Only one of those reasons had to do with my own morality, though that would have been enough right there.
Did you happen to see which party won the elections in OH and VA this past Monday Jerry?
I do not support any party, any voting I do any more is more often based upon the lessor of two evils.
Moral courage is the most valuable and usually the most absent characteristic in men.
--Gen. George Patton
To do evil that good may come of it is for bunglers in politics as well as morals.
- William Penn
Moralizing and morals are two entirely different things and are always found in entirely different people.
-- Don Herold
I mistake the American people if they favor the odious doctrine that there is no such thing as international morality; that there is one law for a strong nation and another for a weak one, and that even by indirection a strong power may with impunity despoil a weak one of its territory.
-Grover Cleveland
Everyone has an opportunity to learn from history and the wisdom that has come before. Here's your chance.

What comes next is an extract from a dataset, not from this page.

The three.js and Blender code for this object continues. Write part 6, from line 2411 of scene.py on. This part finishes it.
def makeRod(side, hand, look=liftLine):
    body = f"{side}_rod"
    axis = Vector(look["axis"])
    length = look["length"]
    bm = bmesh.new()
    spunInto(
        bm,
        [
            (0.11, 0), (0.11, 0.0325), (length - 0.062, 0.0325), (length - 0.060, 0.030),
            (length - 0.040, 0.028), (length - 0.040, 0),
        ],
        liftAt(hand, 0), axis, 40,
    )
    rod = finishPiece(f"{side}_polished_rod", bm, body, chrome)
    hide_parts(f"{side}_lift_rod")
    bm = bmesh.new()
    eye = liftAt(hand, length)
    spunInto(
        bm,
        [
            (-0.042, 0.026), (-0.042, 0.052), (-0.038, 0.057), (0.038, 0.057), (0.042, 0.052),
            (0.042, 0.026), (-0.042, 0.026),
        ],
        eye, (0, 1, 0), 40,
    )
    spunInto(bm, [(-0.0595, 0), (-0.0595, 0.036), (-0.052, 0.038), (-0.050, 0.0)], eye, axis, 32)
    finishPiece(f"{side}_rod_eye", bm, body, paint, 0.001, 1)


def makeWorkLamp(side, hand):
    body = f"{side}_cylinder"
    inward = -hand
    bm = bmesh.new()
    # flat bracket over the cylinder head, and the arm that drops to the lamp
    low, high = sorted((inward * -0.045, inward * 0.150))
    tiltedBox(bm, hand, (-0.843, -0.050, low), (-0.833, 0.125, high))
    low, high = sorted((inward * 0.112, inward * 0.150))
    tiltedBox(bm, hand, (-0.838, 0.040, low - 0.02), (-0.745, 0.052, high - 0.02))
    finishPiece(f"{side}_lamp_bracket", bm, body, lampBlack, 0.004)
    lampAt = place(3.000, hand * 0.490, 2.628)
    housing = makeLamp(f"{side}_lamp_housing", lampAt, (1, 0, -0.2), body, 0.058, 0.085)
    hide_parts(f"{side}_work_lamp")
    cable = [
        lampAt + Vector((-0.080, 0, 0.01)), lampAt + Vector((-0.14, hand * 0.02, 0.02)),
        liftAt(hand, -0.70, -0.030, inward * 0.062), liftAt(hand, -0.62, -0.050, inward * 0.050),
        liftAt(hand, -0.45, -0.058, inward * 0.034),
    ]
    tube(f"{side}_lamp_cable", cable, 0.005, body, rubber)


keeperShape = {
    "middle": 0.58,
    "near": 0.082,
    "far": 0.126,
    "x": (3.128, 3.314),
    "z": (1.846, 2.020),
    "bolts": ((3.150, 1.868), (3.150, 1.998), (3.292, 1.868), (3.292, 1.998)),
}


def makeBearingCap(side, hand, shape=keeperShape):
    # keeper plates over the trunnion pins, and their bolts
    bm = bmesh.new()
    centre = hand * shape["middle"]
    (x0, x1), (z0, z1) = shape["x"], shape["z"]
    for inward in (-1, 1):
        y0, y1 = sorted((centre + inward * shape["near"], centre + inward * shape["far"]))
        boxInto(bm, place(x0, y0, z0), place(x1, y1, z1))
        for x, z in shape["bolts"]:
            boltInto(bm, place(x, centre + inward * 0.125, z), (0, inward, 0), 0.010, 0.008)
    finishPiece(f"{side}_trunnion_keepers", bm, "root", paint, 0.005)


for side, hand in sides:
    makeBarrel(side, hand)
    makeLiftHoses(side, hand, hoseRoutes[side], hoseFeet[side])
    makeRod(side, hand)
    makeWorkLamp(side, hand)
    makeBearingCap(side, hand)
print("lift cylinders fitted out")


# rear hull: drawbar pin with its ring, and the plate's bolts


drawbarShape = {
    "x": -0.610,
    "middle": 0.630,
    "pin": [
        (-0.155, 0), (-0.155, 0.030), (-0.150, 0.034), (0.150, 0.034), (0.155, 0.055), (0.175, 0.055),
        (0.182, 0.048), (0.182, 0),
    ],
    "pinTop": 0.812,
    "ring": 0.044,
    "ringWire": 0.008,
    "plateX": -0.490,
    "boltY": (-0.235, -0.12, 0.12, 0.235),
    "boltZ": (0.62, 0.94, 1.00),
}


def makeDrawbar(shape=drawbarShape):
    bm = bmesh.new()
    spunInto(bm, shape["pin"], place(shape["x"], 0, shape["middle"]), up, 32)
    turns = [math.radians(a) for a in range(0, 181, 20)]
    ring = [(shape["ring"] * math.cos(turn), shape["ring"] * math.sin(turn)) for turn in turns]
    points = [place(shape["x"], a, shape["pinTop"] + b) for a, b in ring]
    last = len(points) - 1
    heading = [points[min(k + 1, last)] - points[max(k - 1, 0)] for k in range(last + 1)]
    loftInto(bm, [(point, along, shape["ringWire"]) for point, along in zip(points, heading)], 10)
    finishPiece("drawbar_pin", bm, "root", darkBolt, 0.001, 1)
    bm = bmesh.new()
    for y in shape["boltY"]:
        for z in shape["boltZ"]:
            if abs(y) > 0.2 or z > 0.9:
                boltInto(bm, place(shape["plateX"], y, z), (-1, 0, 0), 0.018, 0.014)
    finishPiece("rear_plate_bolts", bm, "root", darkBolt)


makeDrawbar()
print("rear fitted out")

Even the words of the Declaration of Independence call liberty an endowment. No liberty is granted to the willing prisoner. If you want to be free you, and only you must make the effort for freedom to be yours.
Romney is trying to satisfy people enslaved by faith that he is one of them, and the people who are free of the dogma that he supports them as well. He can't possibly have it both ways. People enslaved by faith almost invariably do all they can to enslave those who are not. The indoctrination starts in infancy. We are all born atheists. It takes years to teach the myths of religious belief.